Do this -> Write out the material below again, unchanged.

Given data ->
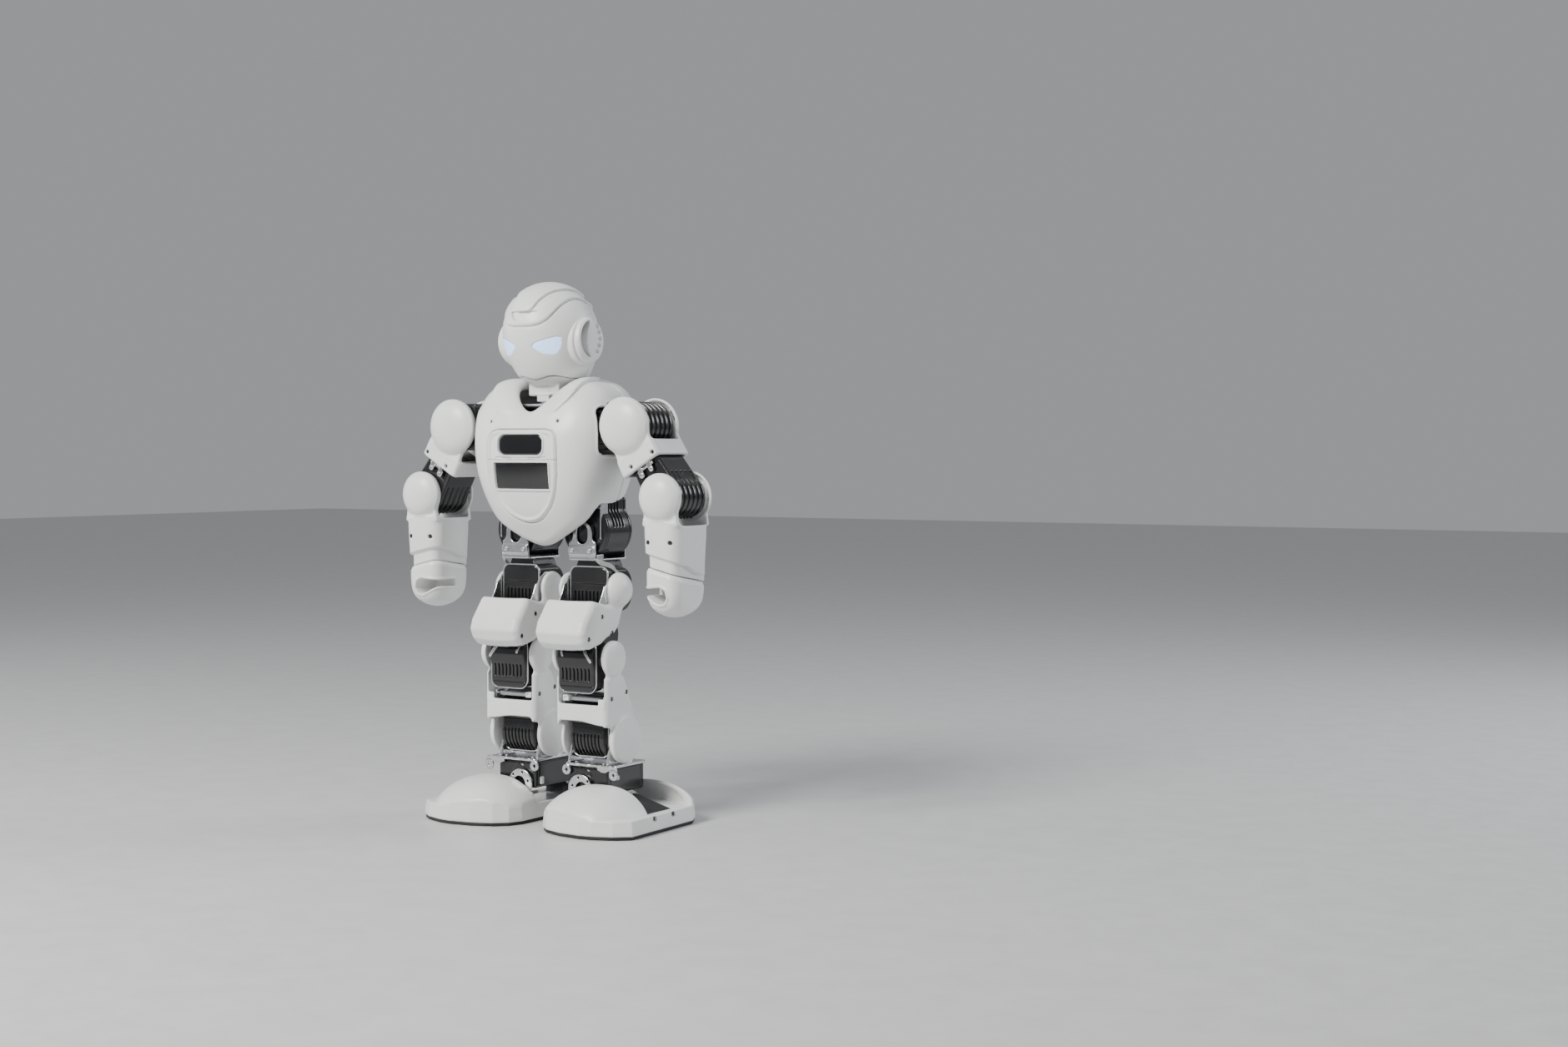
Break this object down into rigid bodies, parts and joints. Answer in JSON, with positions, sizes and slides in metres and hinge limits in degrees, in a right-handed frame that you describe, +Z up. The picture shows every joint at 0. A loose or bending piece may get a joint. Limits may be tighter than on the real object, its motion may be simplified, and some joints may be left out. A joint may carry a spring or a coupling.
{
  "type": "walking humanoid robot",
  "caption": "Small walking humanoid toy robot with white moulded shells, black ribbed servos, metal brackets, glowing eyes, hinged arms and legs, and wide flat feet.",
  "frame": {"origin": "on the ground, midway between the feet and midway along them", "axes": "+Z up, the robot faces -Y, its left side is +X"},
  "size_m": [0.2498, 0.114, 0.3868],
  "materials": {
    "white_shell": "satin moulded ABS with a very fine texture",
    "servo_case": "glossy black moulded case with ribs",
    "bracket_metal": "bright nickel-plated pressed sheet",
    "inner_frame": "plain milled sheet",
    "smoked_window": "polished smoked acrylic",
    "eye_lens": "frosted pale blue light guide, lit from behind",
    "circuit_board": "green solder mask",
    "battery_wrap": "shrink wrap",
    "black_trim": "fine matt moulding",
    "sole_rubber": "black rubber sole and plate"
  },
  "bodies": {
    "torso": {"chest_shell": "white_shell", "back_shell": "white_shell", "chest_panel_upper": "white_shell", "battery_door": "white_shell", "sensor_window": "smoked_window", "display_window": "smoked_window", "main_frame": "inner_frame", "battery_pack": "battery_wrap", "control_board": "circuit_board", "speaker": "black_trim", "charge_jack": "black_trim", "head_face_shell": "white_shell", "head_rear_shell": "white_shell", "head_crest": "white_shell", "eye_lens_left": "eye_lens", "eye_lens_right": "eye_lens", "ear_disc_left": "white_shell", "ear_disc_right": "white_shell", "eye_board": "circuit_board", "neck_shell": "white_shell", "shoulder_pitch_servo_left": "servo_case", "shoulder_pitch_servo_right": "servo_case", "hip_roll_servo_left": "servo_case", "hip_roll_servo_right": "servo_case"},
    "power_button": {"power_button": "black_trim"},
    "shoulder_left": {"shoulder_bracket_left": "bracket_metal", "shoulder_roll_servo_left": "servo_case"},
    "upper_arm_left": {"upper_arm_cover_left": "white_shell", "elbow_servo_left": "servo_case"},
    "forearm_left": {"forearm_shell_left": "white_shell", "hand_left": "white_shell"},
    "hip_left": {"hip_bracket_left": "bracket_metal", "hip_pitch_servo_left": "servo_case"},
    "thigh_left": {"thigh_cover_left": "white_shell", "knee_servo_left": "servo_case"},
    "shank_left": {"shank_cover_left": "white_shell", "ankle_pitch_servo_left": "servo_case"},
    "ankle_left": {"ankle_bracket_left": "bracket_metal", "ankle_roll_servo_left": "servo_case"},
    "foot_left": {"foot_bracket_left": "bracket_metal", "foot_shell_left": "white_shell", "foot_sole_left": "sole_rubber"},
    "shoulder_right": {"shoulder_bracket_right": "bracket_metal", "shoulder_roll_servo_right": "servo_case"},
    "upper_arm_right": {"upper_arm_cover_right": "white_shell", "elbow_servo_right": "servo_case"},
    "forearm_right": {"forearm_shell_right": "white_shell", "hand_right": "white_shell"},
    "hip_right": {"hip_bracket_right": "bracket_metal", "hip_pitch_servo_right": "servo_case"},
    "thigh_right": {"thigh_cover_right": "white_shell", "knee_servo_right": "servo_case"},
    "shank_right": {"shank_cover_right": "white_shell", "ankle_pitch_servo_right": "servo_case"},
    "ankle_right": {"ankle_bracket_right": "bracket_metal", "ankle_roll_servo_right": "servo_case"},
    "foot_right": {"foot_bracket_right": "bracket_metal", "foot_shell_right": "white_shell", "foot_sole_right": "sole_rubber"}
  },
  "joints": [
    {"name": "shoulder_pitch_left", "type": "hinge", "parent": "torso", "child": "shoulder_left", "pos_m": [0.0767, -0.01, 0.284], "axis": [-1, 0, 0], "range_deg": [-30, 150]},
    {"name": "shoulder_pitch_right", "type": "hinge", "parent": "torso", "child": "shoulder_right", "pos_m": [-0.0767, -0.01, 0.284], "axis": [-1, 0, 0], "range_deg": [-30, 150]},
    {"name": "shoulder_roll_left", "type": "hinge", "parent": "shoulder_left", "child": "upper_arm_left", "pos_m": [0.0767, -0.01, 0.284], "axis": [0, -1, 0], "range_deg": [-14, 75]},
    {"name": "shoulder_roll_right", "type": "hinge", "parent": "shoulder_right", "child": "upper_arm_right", "pos_m": [-0.0767, -0.01, 0.284], "axis": [0, 1, 0], "range_deg": [-14, 75]},
    {"name": "elbow_left", "type": "hinge", "parent": "upper_arm_left", "child": "forearm_left", "pos_m": [0.1069, -0.01, 0.2348], "axis": [0, 1, 0], "range_deg": [-85, 25]},
    {"name": "elbow_right", "type": "hinge", "parent": "upper_arm_right", "child": "forearm_right", "pos_m": [-0.1069, -0.01, 0.2348], "axis": [0, -1, 0], "range_deg": [-85, 25]},
    {"name": "hip_roll_left", "type": "hinge", "parent": "torso", "child": "hip_left", "pos_m": [0.03, 0.004, 0.21], "axis": [0, -1, 0], "range_deg": [-3, 25]},
    {"name": "hip_roll_right", "type": "hinge", "parent": "torso", "child": "hip_right", "pos_m": [-0.03, 0.004, 0.21], "axis": [0, 1, 0], "range_deg": [-3, 25]},
    {"name": "hip_pitch_left", "type": "hinge", "parent": "hip_left", "child": "thigh_left", "pos_m": [0.03, 0, 0.168], "axis": [-1, 0, 0], "range_deg": [-25, 60]},
    {"name": "hip_pitch_right", "type": "hinge", "parent": "hip_right", "child": "thigh_right", "pos_m": [-0.03, 0, 0.168], "axis": [-1, 0, 0], "range_deg": [-25, 60]},
    {"name": "knee_left", "type": "hinge", "parent": "thigh_left", "child": "shank_left", "pos_m": [0.03, -0.01, 0.1206], "axis": [1, 0, 0], "range_deg": [-25, 70]},
    {"name": "knee_right", "type": "hinge", "parent": "thigh_right", "child": "shank_right", "pos_m": [-0.03, -0.01, 0.1206], "axis": [1, 0, 0], "range_deg": [-25, 70]},
    {"name": "ankle_pitch_left", "type": "hinge", "parent": "shank_left", "child": "ankle_left", "pos_m": [0.03, 0.004, 0.0623], "axis": [-1, 0, 0], "range_deg": [-35, 35]},
    {"name": "ankle_pitch_right", "type": "hinge", "parent": "shank_right", "child": "ankle_right", "pos_m": [-0.03, 0.004, 0.0623], "axis": [-1, 0, 0], "range_deg": [-35, 35]},
    {"name": "ankle_roll_left", "type": "hinge", "parent": "ankle_left", "child": "foot_left", "pos_m": [0.03, 0.012, 0.035], "axis": [0, 1, 0], "range_deg": [-20, 20]},
    {"name": "ankle_roll_right", "type": "hinge", "parent": "ankle_right", "child": "foot_right", "pos_m": [-0.03, 0.012, 0.035], "axis": [0, -1, 0], "range_deg": [-20, 20]},
    {"name": "power_button_press", "type": "slide", "parent": "torso", "child": "power_button", "axis": [0, -1, 0], "range_m": [0, 0.0012], "stiffness_N_per_m": 400, "springref_m": -0.0005}
  ]
}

Solution for this problem ->
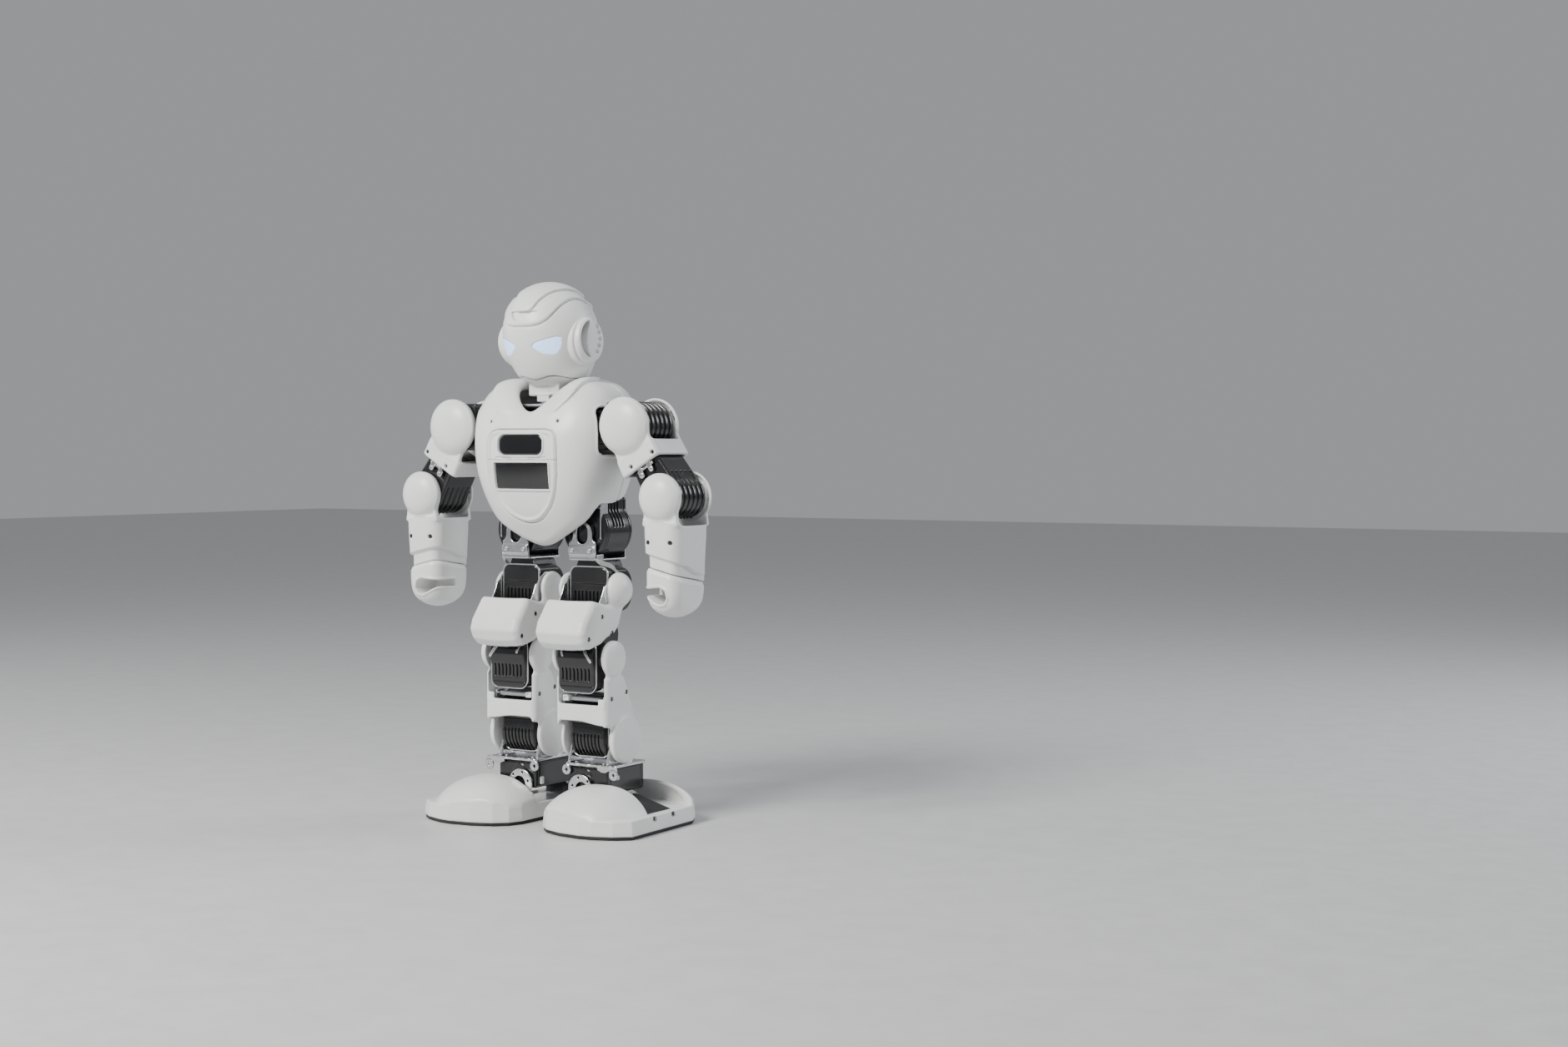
Break this object down into rigid bodies, parts and joints. Answer in JSON, with positions, sizes and slides in metres and hinge limits in degrees, in a right-handed frame that you describe, +Z up. The picture shows every joint at 0. A loose or bending piece may get a joint. Limits may be tighter than on the real object, its motion may be simplified, and some joints may be left out. A joint may carry a spring or a coupling.
{
  "type": "walking humanoid robot",
  "caption": "Small walking humanoid toy robot with white moulded shells, black ribbed servos, metal brackets, glowing eyes, hinged arms and legs, and wide flat feet.",
  "frame": {"origin": "on the ground, midway between the feet and midway along them", "axes": "+Z up, the robot faces -Y, its left side is +X"},
  "size_m": [0.2498, 0.114, 0.3868],
  "materials": {
    "white_shell": "satin moulded ABS with a very fine texture",
    "servo_case": "glossy black moulded case with ribs",
    "bracket_metal": "bright nickel-plated pressed sheet",
    "inner_frame": "plain milled sheet",
    "smoked_window": "polished smoked acrylic",
    "eye_lens": "frosted pale blue light guide, lit from behind",
    "circuit_board": "green solder mask",
    "battery_wrap": "shrink wrap",
    "black_trim": "fine matt moulding",
    "sole_rubber": "black rubber sole and plate"
  },
  "bodies": {
    "torso": {"chest_shell": "white_shell", "back_shell": "white_shell", "chest_panel_upper": "white_shell", "battery_door": "white_shell", "sensor_window": "smoked_window", "display_window": "smoked_window", "main_frame": "inner_frame", "battery_pack": "battery_wrap", "control_board": "circuit_board", "speaker": "black_trim", "charge_jack": "black_trim", "head_face_shell": "white_shell", "head_rear_shell": "white_shell", "head_crest": "white_shell", "eye_lens_left": "eye_lens", "eye_lens_right": "eye_lens", "ear_disc_left": "white_shell", "ear_disc_right": "white_shell", "eye_board": "circuit_board", "neck_shell": "white_shell", "shoulder_pitch_servo_left": "servo_case", "shoulder_pitch_servo_right": "servo_case", "hip_roll_servo_left": "servo_case", "hip_roll_servo_right": "servo_case"},
    "power_button": {"power_button": "black_trim"},
    "shoulder_left": {"shoulder_bracket_left": "bracket_metal", "shoulder_roll_servo_left": "servo_case"},
    "upper_arm_left": {"upper_arm_cover_left": "white_shell", "elbow_servo_left": "servo_case"},
    "forearm_left": {"forearm_shell_left": "white_shell", "hand_left": "white_shell"},
    "hip_left": {"hip_bracket_left": "bracket_metal", "hip_pitch_servo_left": "servo_case"},
    "thigh_left": {"thigh_cover_left": "white_shell", "knee_servo_left": "servo_case"},
    "shank_left": {"shank_cover_left": "white_shell", "ankle_pitch_servo_left": "servo_case"},
    "ankle_left": {"ankle_bracket_left": "bracket_metal", "ankle_roll_servo_left": "servo_case"},
    "foot_left": {"foot_bracket_left": "bracket_metal", "foot_shell_left": "white_shell", "foot_sole_left": "sole_rubber"},
    "shoulder_right": {"shoulder_bracket_right": "bracket_metal", "shoulder_roll_servo_right": "servo_case"},
    "upper_arm_right": {"upper_arm_cover_right": "white_shell", "elbow_servo_right": "servo_case"},
    "forearm_right": {"forearm_shell_right": "white_shell", "hand_right": "white_shell"},
    "hip_right": {"hip_bracket_right": "bracket_metal", "hip_pitch_servo_right": "servo_case"},
    "thigh_right": {"thigh_cover_right": "white_shell", "knee_servo_right": "servo_case"},
    "shank_right": {"shank_cover_right": "white_shell", "ankle_pitch_servo_right": "servo_case"},
    "ankle_right": {"ankle_bracket_right": "bracket_metal", "ankle_roll_servo_right": "servo_case"},
    "foot_right": {"foot_bracket_right": "bracket_metal", "foot_shell_right": "white_shell", "foot_sole_right": "sole_rubber"}
  },
  "joints": [
    {"name": "shoulder_pitch_left", "type": "hinge", "parent": "torso", "child": "shoulder_left", "pos_m": [0.0767, -0.01, 0.284], "axis": [-1, 0, 0], "range_deg": [-30, 150]},
    {"name": "shoulder_pitch_right", "type": "hinge", "parent": "torso", "child": "shoulder_right", "pos_m": [-0.0767, -0.01, 0.284], "axis": [-1, 0, 0], "range_deg": [-30, 150]},
    {"name": "shoulder_roll_left", "type": "hinge", "parent": "shoulder_left", "child": "upper_arm_left", "pos_m": [0.0767, -0.01, 0.284], "axis": [0, -1, 0], "range_deg": [-14, 75]},
    {"name": "shoulder_roll_right", "type": "hinge", "parent": "shoulder_right", "child": "upper_arm_right", "pos_m": [-0.0767, -0.01, 0.284], "axis": [0, 1, 0], "range_deg": [-14, 75]},
    {"name": "elbow_left", "type": "hinge", "parent": "upper_arm_left", "child": "forearm_left", "pos_m": [0.1069, -0.01, 0.2348], "axis": [0, 1, 0], "range_deg": [-85, 25]},
    {"name": "elbow_right", "type": "hinge", "parent": "upper_arm_right", "child": "forearm_right", "pos_m": [-0.1069, -0.01, 0.2348], "axis": [0, -1, 0], "range_deg": [-85, 25]},
    {"name": "hip_roll_left", "type": "hinge", "parent": "torso", "child": "hip_left", "pos_m": [0.03, 0.004, 0.21], "axis": [0, -1, 0], "range_deg": [-3, 25]},
    {"name": "hip_roll_right", "type": "hinge", "parent": "torso", "child": "hip_right", "pos_m": [-0.03, 0.004, 0.21], "axis": [0, 1, 0], "range_deg": [-3, 25]},
    {"name": "hip_pitch_left", "type": "hinge", "parent": "hip_left", "child": "thigh_left", "pos_m": [0.03, 0, 0.168], "axis": [-1, 0, 0], "range_deg": [-25, 60]},
    {"name": "hip_pitch_right", "type": "hinge", "parent": "hip_right", "child": "thigh_right", "pos_m": [-0.03, 0, 0.168], "axis": [-1, 0, 0], "range_deg": [-25, 60]},
    {"name": "knee_left", "type": "hinge", "parent": "thigh_left", "child": "shank_left", "pos_m": [0.03, -0.01, 0.1206], "axis": [1, 0, 0], "range_deg": [-25, 70]},
    {"name": "knee_right", "type": "hinge", "parent": "thigh_right", "child": "shank_right", "pos_m": [-0.03, -0.01, 0.1206], "axis": [1, 0, 0], "range_deg": [-25, 70]},
    {"name": "ankle_pitch_left", "type": "hinge", "parent": "shank_left", "child": "ankle_left", "pos_m": [0.03, 0.004, 0.0623], "axis": [-1, 0, 0], "range_deg": [-35, 35]},
    {"name": "ankle_pitch_right", "type": "hinge", "parent": "shank_right", "child": "ankle_right", "pos_m": [-0.03, 0.004, 0.0623], "axis": [-1, 0, 0], "range_deg": [-35, 35]},
    {"name": "ankle_roll_left", "type": "hinge", "parent": "ankle_left", "child": "foot_left", "pos_m": [0.03, 0.012, 0.035], "axis": [0, 1, 0], "range_deg": [-20, 20]},
    {"name": "ankle_roll_right", "type": "hinge", "parent": "ankle_right", "child": "foot_right", "pos_m": [-0.03, 0.012, 0.035], "axis": [0, -1, 0], "range_deg": [-20, 20]},
    {"name": "power_button_press", "type": "slide", "parent": "torso", "child": "power_button", "axis": [0, -1, 0], "range_m": [0, 0.0012], "stiffness_N_per_m": 400, "springref_m": -0.0005}
  ]
}